(kaynak: @vegamusictr) |
Bundan bir önceki yazımda Vega'nın son albümünü yayınlamasından bu yana 11 yıl geçmiş ibaresi vardı. Blogun yazım sıklığı (seyrekliği mi demeliyim acaba) sonucu ona 1 daha eklenmiş oluyor bu yazıda. Ama sayı, bir süre büyümeyecek çünkü geçtiğimiz hafta Vega'nın yeni albümü Delinin Yıldızı yayınlandı.
Grubun bir süredir albüm hazırlığında olduğunu biliyorduk. Daha etkin sosyal medya kullanımı ile şarkı seçimidir, stüdyodur, sonrasıdır derken albümün geldiği görülüyordu. Vega albümü geldiği için bir heyecan oldu ama -sanırım genel umutsuzluğun içinde- kapak önüme gelene kadar hakkettiği beklentiyi yaratamadı/göremedi bende*.
Ama sonrasında her şey peşi sıra geldi. Albümle ilgili ilk beğendiğim şey kapak tasarımı oldu. Sonrasından gelen her şeye dair yorumlarım da son derece olumlu. Vega'nın karakteristiğini sergileyen bir albüm olmuş bence. Özellikle Hafif Müzik'ten buraya nasıl geldiklerini takip etmek zor değil bana göre. Bunun yanında yeni şeyler denemeye de devam etmişler kanısındayım. Bu açıdan bakıldığında da grubun kendini tekrar ettiği bir albüm değil Delinin Yıldızı. İlk dinleyişlerimde bu denemelerin bazıları yarım kalmış gibi fikir oluşmuştu, bazı parçalar ham bulmuştum. Ancak şu anda, makul bir dinleme süresinden sonra, herhangi bir parça ile ilgili böyle bir düşüncem yok.
Albümden aklımda kalan ilk iki parça Arzuhal ve Man-yak-lar oldu. Man-yak-lar zaten albümün genelinden tarz olarak en ayrık parça. Arzuhal ise albümün şu ana kadar en çok dinlediğim parçası. Bir bölüm olarak da ilk üç parçayı çok sık tekrarlıyorum. İsim-Şehir bir şeklide Hafif Müzik'in son parçası Ankara'yı andırıyor bana. Bu, bir başka Vega parçasını çağrıştırma durumu, hemen her parçada farklı yoğunluklarda var benim için. Dertler İri Kıyım ve Sonunu Söyleme Bana da arada kendimi mırıldanırken bulduğum parçalardan. Ve Tekrar da -yine Ankara gibi- güzel bir kapanış parçası tercihi. Albümde beğenmediğim herhangi bir parça yok sanırım şu anda.

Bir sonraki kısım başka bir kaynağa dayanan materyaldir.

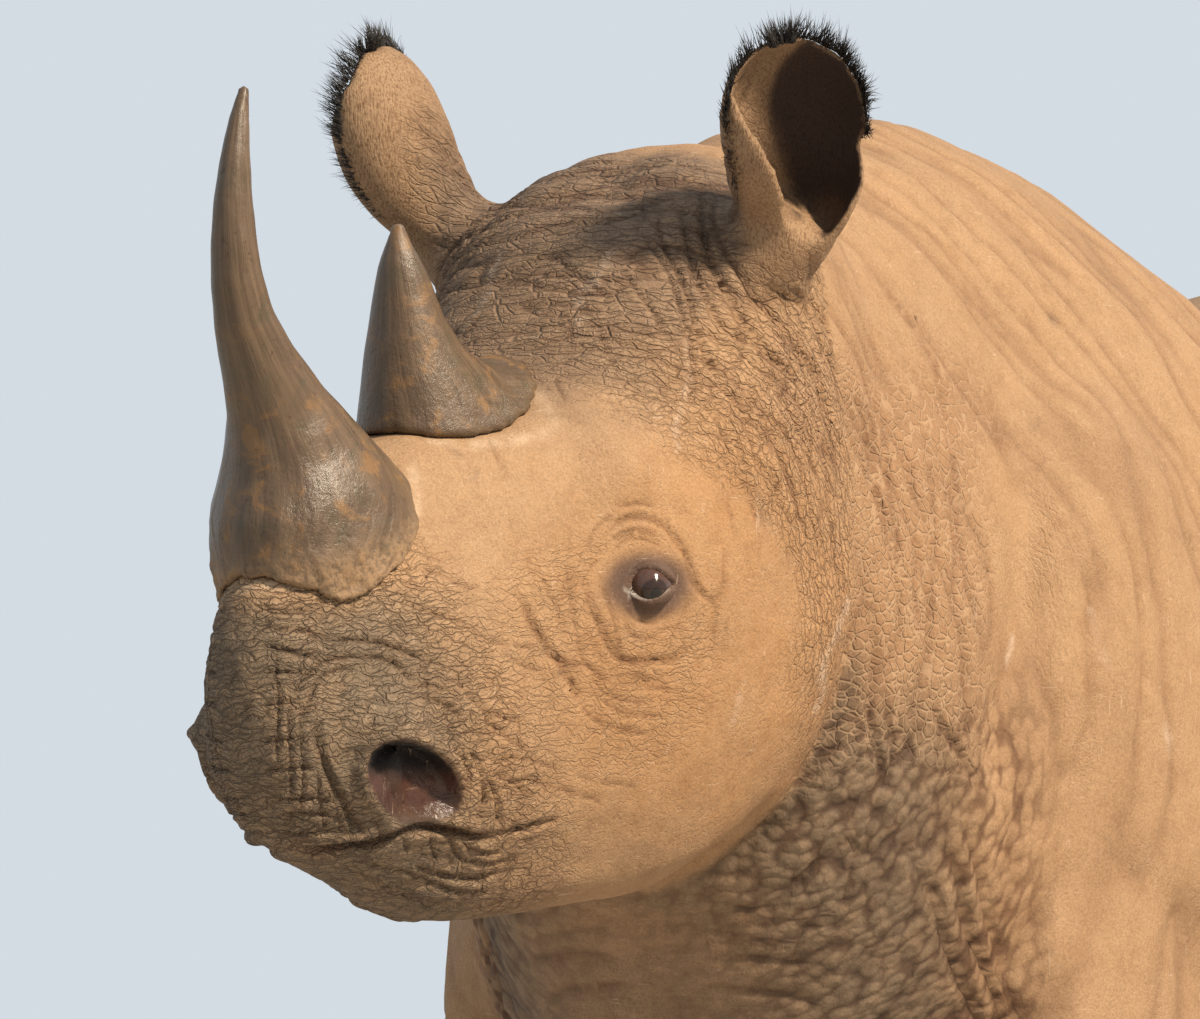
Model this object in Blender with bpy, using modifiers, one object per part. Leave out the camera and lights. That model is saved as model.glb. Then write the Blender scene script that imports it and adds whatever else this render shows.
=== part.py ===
"""Black rhinoceros, life size, standing square on four feet with its head raised and turned a little.

Metres, +Z up. The animal faces -X and its left side is at -Y. It is first laid out with the withers
over the world origin, and at the end it is moved so that the middle of its footprint is the origin.

The flesh (torso, head, legs, toes, ear roots and tail root) is built as one closed skin from lofted
limbs, and thin cuts then part it into named pieces. Horns, eyes, ears, nails and tail are fitted to it.
"""

import math

import bmesh
import bpy
from mathutils import Matrix, Vector

# ---------------------------------------------------------------- driving dimensions

WITHERS = 1.60  # height of the shoulder hump above the floor
GAP = 0.0004  # clear space at each cut
FIT = 0.0010  # clear space round horns, ears, eyes and nails
FLESH_VOXEL = 0.011
FLESH_TRIANGLES = 3500

HEAD_YAW = math.radians(10)  # turned towards its right
HEAD_PITCH = math.radians(37.3)  # muzzle below the level of the poll
HEAD_PLACE = Vector((-0.447, 0.004, 1.490))  # midway between the ear roots

EYE_RADIUS = 0.0165
EYE_PLACE = (0.289, -0.093, 0.136)  # along, above and beside the head's axis

EAR_WALL = 0.007
EAR_TURN = {"left": math.radians(48), "right": math.radians(82)}  # mouth of the cup, outward from ahead

FORE_STEP = {"left": -0.03, "right": 0.05}  # how far back each foot stands
HIND_STEP = {"left": 0.08, "right": -0.07}
FORE_TRACK = 0.212  # foot centre to the midline
HIND_TRACK = 0.215
SIDES = {"left": -1, "right": 1}  # sign of Y

ANKLE = 0.115  # height of the cut above each foot
TAIL_CUT_X = 1.735

# Base colour and roughness of each surface
SURFACES = {
    "hide": ((0.50, 0.33, 0.21, 1), 0.85),
    "horn": ((0.27, 0.21, 0.15, 1), 0.50),
    "nail": ((0.20, 0.16, 0.13, 1), 0.55),
    "eye": ((0.03, 0.02, 0.015, 1), 0.10),
}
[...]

Bu noktada sizi şöyle alabiliriz:
Güzel müzik dinlemek bir konu. Bir başkası ise daha kişisel. Okurun pek iyi bilebileceği üzere özlem ile pek aram yoktur. Fakat bu kadar zaman sonra Vega'yı tekrar duymak çok iyi geldi. Bunun üzerine yakın zamanda Barış Bıçakçı da bir sürpriz yapsa ne güzel olur.kedi
*Öte yandan Blade Runner 2049 ilginç bir şekilde ciddi bir beklenti yarattı bende. Son düzlükte, albümü beğenmemin de bu beklentide küçük bir etkisi olmuş olsa da başka bir konu sanırım bu. O yüzden de burası dipnotta.